# Repairing Pull behind trailer



## PortHoleDiver (Sep 5, 2007)

Hey, purchased a '96 28' Sportsmaster by KIT in August. It has been at the deer lease all fall. Need several things done. I think I have a water leak in a line. floor was getting wet in an area in front of water tank. 2. Heater blower would come on but relay would not click and cause propane to come on. Worked for a few min when I purchased but just stopped when it cycled to come back on. 3. Hot water tank had been replaced by PO with a 2.5 gal electric model. Worked when I bought trailer then quit. All these things need to be done. Please advise who you all would take it too. I live in Spring. Who won't rape me on the cost? I expect to pay resonable wage but don't want a bunch of BS my way. This is the first travel trailer I have owned. What are your feelings on Lone Star RV?, Demontran?, Camping world?, a little far. Anybody do this stuff on the side? I am handy and can help. I have owned a boat for many years and several systems are the same so I know a little but willing to learn. Just need some help with suggestions, whose good at fixing this stuff? Any 2coolers?


----------



## mas360 (Nov 21, 2006)

I had a popup camper ten years ago. The top, after I popped it up while on my driveway to dry out the tent ends after a camping trip, would not go back down all the way. I called several RV dealers in Houston and the cost was $800 minimum (he said it could be more depending on what else he found out besides of broken gear) plus two weeks to get parts. That was the lowest quote. Problem was how in the world could I tow it to the dealer with the darn roof half way up? 
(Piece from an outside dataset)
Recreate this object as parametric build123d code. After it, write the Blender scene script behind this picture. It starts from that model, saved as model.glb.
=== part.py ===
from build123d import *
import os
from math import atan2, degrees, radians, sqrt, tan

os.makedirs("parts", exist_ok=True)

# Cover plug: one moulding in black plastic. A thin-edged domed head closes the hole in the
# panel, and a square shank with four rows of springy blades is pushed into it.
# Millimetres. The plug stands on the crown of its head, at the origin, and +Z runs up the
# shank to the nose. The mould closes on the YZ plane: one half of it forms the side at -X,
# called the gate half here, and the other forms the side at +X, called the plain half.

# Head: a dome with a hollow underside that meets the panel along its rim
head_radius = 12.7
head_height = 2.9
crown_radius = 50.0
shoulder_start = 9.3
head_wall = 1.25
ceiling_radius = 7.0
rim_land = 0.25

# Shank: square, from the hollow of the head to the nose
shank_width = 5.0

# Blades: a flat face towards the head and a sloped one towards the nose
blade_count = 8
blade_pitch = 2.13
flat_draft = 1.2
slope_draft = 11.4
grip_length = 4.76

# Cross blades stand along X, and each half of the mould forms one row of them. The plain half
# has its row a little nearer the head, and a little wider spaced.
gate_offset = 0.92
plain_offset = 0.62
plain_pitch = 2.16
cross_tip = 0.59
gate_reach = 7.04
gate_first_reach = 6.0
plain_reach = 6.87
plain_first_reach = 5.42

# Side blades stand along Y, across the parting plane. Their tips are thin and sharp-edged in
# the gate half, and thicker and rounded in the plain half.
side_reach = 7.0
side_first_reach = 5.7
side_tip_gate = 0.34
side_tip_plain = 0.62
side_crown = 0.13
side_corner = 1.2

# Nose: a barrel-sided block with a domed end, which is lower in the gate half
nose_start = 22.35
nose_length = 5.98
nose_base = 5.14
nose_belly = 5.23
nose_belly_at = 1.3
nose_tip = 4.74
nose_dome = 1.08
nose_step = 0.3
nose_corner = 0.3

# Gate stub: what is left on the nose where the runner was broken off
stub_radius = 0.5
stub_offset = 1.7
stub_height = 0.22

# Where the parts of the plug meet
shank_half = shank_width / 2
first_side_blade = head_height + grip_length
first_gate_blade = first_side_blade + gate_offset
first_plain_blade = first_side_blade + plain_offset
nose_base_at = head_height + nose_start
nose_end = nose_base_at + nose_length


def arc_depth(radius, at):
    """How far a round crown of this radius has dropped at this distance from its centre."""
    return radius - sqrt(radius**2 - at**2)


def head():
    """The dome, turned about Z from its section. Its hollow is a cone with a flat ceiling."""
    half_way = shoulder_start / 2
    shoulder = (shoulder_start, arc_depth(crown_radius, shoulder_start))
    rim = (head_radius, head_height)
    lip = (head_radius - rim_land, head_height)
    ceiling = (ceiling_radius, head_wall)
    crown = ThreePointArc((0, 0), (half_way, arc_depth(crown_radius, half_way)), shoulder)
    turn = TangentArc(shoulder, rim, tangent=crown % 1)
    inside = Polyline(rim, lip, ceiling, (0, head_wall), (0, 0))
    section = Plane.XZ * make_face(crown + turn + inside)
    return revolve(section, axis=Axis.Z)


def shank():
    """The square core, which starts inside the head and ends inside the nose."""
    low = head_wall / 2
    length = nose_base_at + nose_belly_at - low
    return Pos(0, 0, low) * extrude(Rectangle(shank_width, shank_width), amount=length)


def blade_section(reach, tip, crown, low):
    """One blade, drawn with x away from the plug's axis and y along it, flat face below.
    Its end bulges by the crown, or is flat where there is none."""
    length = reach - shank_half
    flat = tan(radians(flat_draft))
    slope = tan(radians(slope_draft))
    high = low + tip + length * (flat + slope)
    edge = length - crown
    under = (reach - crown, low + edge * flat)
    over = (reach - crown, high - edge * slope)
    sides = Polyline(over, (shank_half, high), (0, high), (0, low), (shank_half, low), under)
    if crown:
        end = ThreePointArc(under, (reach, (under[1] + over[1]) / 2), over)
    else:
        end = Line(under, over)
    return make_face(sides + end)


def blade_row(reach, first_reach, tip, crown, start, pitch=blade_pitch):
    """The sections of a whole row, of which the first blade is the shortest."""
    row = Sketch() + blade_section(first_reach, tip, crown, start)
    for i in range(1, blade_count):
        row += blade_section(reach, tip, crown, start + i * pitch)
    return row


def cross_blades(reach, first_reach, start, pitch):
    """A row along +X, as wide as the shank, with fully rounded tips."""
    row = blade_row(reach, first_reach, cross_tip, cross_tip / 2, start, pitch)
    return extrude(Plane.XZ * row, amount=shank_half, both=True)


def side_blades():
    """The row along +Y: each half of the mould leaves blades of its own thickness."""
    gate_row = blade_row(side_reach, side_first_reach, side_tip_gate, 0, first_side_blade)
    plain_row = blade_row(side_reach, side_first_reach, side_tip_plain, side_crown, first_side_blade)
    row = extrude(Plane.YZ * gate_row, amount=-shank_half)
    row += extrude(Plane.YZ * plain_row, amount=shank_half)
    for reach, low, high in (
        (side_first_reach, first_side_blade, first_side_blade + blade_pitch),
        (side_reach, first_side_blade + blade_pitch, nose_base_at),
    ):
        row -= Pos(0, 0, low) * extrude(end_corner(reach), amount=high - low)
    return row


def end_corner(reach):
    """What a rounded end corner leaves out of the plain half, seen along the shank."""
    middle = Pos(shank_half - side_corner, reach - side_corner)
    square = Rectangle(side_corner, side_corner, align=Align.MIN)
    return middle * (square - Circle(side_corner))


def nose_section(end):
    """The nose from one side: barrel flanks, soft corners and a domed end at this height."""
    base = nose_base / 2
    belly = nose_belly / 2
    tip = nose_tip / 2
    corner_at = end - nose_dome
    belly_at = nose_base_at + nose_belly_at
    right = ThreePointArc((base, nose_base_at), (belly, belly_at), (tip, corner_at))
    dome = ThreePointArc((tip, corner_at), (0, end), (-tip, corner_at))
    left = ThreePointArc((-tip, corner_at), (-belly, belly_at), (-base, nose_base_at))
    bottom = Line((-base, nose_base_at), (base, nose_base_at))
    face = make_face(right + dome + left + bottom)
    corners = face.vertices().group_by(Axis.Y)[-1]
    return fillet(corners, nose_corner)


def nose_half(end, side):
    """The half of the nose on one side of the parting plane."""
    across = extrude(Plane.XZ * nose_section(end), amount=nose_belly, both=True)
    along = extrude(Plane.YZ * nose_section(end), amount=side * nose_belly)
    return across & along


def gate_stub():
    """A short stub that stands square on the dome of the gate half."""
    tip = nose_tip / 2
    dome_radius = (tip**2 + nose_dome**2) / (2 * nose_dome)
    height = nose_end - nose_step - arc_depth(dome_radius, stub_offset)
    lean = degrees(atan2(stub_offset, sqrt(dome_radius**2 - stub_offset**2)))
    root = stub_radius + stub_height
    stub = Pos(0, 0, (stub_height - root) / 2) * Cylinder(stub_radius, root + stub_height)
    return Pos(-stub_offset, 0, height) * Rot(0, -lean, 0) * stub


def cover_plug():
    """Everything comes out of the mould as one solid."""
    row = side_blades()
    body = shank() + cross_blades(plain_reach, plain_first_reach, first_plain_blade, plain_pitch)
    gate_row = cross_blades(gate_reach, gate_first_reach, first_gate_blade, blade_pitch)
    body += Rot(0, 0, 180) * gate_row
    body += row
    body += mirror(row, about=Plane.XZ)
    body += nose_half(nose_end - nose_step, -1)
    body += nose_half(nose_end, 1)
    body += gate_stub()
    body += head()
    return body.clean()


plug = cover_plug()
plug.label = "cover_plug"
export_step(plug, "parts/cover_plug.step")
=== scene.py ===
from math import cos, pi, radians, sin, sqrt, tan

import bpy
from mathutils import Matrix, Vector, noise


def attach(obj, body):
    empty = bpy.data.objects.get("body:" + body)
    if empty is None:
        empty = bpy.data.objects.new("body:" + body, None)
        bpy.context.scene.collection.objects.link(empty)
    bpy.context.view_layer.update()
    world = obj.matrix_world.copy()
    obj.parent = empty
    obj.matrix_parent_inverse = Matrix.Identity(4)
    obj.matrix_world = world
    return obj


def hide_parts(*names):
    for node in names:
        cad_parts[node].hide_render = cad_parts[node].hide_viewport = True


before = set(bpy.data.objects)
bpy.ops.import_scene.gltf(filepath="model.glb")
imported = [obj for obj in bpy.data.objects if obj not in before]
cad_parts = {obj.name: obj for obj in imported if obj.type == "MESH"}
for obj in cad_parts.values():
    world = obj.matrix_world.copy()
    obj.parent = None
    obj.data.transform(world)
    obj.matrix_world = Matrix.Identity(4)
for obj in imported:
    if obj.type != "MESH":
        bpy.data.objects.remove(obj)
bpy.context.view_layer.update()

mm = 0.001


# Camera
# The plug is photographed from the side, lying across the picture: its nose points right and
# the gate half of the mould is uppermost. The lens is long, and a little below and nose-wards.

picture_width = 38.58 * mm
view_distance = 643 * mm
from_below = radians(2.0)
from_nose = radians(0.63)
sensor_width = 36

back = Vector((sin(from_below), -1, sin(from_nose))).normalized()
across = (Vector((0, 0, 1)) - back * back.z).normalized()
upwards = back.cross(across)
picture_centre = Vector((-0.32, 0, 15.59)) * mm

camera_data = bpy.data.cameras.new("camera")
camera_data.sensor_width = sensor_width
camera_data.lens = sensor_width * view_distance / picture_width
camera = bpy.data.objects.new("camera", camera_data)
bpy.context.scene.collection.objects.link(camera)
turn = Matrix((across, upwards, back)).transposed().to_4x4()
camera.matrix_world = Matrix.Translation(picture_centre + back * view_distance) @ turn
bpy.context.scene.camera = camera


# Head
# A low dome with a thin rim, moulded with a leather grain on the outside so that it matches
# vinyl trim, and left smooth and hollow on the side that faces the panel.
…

I took a deep breadth and went in myself....taking apart the front end to get to the gear, which the dealer claimed to be broken and must be replaced. It turned out that the problem was just a broken pin which caused the gear mechanism to malfunction. I replaced the broken pin with a drill rod. Cost was under $2 and about 6 hours of work for a guy who had no prior experience repairing camper. 
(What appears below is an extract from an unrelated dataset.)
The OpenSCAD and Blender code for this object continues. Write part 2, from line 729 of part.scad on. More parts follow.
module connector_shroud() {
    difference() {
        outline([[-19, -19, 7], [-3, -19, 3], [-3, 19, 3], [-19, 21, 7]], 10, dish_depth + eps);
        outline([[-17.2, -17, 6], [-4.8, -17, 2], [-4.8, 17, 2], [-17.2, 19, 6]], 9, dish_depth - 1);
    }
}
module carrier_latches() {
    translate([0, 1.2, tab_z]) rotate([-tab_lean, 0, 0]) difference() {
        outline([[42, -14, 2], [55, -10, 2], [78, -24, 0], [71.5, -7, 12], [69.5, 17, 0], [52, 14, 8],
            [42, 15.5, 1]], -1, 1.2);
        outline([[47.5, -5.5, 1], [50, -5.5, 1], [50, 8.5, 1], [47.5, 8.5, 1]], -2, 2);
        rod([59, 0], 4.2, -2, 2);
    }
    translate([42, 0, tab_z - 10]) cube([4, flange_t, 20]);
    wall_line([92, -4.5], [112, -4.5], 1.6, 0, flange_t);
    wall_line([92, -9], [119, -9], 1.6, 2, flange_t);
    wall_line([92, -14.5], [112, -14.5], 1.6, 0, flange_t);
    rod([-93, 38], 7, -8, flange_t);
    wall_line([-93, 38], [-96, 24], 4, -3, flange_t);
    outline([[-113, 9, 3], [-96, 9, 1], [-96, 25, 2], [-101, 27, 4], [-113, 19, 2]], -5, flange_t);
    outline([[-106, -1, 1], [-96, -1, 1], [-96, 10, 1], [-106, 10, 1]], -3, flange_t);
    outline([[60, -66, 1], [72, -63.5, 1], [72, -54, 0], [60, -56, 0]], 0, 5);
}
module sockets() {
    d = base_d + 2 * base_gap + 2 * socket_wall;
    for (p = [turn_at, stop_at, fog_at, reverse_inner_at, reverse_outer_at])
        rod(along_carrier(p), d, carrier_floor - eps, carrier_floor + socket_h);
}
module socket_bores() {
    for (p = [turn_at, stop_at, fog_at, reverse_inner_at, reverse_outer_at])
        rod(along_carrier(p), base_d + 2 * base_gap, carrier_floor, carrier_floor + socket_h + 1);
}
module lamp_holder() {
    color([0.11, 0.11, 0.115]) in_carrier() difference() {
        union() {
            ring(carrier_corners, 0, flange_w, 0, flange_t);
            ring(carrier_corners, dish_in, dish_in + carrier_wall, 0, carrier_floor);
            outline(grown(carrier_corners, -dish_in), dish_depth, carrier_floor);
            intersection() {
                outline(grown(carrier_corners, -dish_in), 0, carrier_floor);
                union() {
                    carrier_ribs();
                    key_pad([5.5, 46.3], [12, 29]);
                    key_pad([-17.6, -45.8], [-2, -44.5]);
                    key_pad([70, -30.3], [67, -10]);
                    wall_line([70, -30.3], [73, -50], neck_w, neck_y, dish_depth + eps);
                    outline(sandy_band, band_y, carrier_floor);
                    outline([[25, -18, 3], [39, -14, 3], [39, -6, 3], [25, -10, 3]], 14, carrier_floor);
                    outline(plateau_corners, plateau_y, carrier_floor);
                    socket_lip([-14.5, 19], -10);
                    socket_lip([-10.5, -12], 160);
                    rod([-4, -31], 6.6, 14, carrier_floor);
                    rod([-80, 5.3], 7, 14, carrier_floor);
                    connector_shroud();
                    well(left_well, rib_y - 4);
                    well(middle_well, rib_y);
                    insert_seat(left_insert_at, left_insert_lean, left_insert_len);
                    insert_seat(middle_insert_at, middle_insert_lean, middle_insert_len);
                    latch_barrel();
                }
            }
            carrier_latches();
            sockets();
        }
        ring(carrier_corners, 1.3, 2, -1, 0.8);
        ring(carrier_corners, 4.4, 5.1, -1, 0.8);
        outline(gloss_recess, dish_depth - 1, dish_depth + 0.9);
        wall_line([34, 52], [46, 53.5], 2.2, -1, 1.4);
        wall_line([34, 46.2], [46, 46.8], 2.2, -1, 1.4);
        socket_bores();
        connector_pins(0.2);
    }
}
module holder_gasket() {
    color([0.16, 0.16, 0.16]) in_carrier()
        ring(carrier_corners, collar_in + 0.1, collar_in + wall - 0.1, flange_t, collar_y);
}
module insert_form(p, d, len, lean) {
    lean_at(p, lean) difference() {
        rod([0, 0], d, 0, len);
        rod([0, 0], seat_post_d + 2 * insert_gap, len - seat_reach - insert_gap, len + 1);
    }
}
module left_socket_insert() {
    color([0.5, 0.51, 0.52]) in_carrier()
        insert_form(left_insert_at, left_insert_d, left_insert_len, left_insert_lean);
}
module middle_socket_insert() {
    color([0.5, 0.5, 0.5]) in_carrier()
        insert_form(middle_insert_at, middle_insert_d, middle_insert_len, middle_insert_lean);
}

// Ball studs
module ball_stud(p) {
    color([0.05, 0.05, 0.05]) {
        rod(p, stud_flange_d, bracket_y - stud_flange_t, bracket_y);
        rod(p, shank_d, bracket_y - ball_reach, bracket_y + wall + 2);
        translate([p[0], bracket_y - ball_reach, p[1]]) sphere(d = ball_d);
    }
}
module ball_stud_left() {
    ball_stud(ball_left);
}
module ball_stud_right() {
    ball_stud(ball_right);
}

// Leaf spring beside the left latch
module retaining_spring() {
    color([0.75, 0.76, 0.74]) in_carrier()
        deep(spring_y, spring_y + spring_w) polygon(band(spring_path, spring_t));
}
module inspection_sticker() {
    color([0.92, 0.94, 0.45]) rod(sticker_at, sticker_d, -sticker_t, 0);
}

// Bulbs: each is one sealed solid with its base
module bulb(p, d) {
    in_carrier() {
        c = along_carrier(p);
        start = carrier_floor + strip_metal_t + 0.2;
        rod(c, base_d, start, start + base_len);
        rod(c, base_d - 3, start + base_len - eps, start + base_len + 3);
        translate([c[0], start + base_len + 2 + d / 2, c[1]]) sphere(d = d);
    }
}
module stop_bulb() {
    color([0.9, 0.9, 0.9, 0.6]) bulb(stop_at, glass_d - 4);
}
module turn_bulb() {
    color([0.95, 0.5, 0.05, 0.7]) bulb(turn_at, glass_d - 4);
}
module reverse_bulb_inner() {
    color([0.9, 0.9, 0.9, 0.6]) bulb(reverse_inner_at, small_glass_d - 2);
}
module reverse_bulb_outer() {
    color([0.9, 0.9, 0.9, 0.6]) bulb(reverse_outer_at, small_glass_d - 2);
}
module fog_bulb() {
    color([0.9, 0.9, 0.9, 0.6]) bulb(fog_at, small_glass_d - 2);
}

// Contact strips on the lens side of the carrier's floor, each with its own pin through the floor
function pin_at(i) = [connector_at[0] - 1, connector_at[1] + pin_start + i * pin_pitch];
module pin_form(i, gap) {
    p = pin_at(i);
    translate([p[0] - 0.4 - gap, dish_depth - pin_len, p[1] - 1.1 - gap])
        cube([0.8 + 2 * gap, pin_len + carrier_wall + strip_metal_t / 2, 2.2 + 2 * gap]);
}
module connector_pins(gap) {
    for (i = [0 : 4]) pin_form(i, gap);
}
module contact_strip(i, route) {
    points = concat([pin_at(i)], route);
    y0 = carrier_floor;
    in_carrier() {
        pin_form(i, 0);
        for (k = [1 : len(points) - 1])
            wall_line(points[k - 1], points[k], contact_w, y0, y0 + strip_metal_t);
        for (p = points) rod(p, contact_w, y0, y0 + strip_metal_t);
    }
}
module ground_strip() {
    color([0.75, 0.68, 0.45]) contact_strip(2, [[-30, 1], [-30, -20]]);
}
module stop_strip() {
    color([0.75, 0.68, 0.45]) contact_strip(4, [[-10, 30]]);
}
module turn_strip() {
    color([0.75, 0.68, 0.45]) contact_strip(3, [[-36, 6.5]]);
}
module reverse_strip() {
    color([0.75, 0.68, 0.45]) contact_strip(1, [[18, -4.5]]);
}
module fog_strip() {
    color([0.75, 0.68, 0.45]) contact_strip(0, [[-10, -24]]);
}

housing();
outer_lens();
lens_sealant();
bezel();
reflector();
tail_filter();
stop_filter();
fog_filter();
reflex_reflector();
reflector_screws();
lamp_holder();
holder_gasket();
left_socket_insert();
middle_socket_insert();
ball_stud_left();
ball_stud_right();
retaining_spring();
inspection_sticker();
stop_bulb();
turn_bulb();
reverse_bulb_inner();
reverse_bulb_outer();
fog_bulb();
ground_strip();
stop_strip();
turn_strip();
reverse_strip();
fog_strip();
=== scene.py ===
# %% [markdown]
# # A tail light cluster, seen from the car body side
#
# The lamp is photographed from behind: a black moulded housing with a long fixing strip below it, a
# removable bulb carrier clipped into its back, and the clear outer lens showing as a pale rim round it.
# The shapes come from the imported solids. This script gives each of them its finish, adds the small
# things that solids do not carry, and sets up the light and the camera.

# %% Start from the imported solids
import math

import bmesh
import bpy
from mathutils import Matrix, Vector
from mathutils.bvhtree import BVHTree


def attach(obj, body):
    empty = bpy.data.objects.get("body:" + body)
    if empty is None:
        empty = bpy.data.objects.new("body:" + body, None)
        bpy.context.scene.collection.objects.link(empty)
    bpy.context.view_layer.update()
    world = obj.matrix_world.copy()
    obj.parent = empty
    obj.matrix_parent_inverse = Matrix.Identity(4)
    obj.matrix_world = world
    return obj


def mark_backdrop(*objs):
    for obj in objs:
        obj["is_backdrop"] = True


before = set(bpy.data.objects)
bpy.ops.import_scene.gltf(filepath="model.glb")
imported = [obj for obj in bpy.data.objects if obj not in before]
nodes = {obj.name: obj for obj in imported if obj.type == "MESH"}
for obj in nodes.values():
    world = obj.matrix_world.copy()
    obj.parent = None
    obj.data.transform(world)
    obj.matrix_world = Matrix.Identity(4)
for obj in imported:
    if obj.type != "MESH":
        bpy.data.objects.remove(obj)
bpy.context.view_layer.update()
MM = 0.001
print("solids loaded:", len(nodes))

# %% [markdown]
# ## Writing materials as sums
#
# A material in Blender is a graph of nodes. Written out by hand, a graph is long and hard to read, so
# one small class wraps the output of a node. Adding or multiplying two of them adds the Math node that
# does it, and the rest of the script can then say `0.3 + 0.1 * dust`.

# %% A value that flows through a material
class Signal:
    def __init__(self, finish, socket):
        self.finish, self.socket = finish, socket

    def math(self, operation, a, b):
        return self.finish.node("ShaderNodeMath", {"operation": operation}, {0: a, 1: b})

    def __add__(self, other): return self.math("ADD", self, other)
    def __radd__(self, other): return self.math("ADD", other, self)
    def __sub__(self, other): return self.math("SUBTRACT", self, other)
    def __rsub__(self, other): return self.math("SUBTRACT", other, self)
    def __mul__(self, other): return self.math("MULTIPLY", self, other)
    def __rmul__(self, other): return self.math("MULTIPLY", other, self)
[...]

You can go on line and ask question at RV forums. If you are handy you can fix it yourself and save plenty of $$.


----------



## Hookem-Guy81 (Apr 3, 2013)

Carey Birdwell, Mobile RV Service, will come to your home. I have had him come to my house to fix propane relay on Fridge, and several other problems. 281-734-3111.


----------



## iridered2003 (Dec 12, 2005)

PortHoleDiver said:


> Hey, purchased a '96 28' Sportsmaster by KIT in August. It has been at the deer lease all fall. Need several things done. I think I have a water leak in a line. floor was getting wet in an area in front of water tank. 2. Heater blower would come on but relay would not click and cause propane to come on. Worked for a few min when I purchased but just stopped when it cycled to come back on. 3. Hot water tank had been replaced by PO with a 2.5 gal electric model. Worked when I bought trailer then quit. All these things need to be done. Please advise who you all would take it too. I live in Spring. Who won't rape me on the cost? I expect to pay resonable wage but don't want a bunch of BS my way. This is the first travel trailer I have owned. What are your feelings on Lone Star RV?, Demontran?, Camping world?, a little far. Anybody do this stuff on the side? I am handy and can help. I have owned a boat for many years and several systems are the same so I know a little but willing to learn. Just need some help with suggestions, whose good at fixing this stuff? Any 2coolers?


youtube it


----------



## redexpress (Apr 5, 2010)

Channelview RV Supply has been in business forever. They have a nice showroom and shop on I-10 East. It's been a while since I needed them but they treated us right in the past. 

15450 I-10 East Frwy
Channelview, TX 77530
(281) 452-7760


----------



## PortHoleDiver (Sep 5, 2007)

Thanks guys for the response. Will give carey a call and have been searching youtube already. Much appreciated! Gives me a place to start.


----------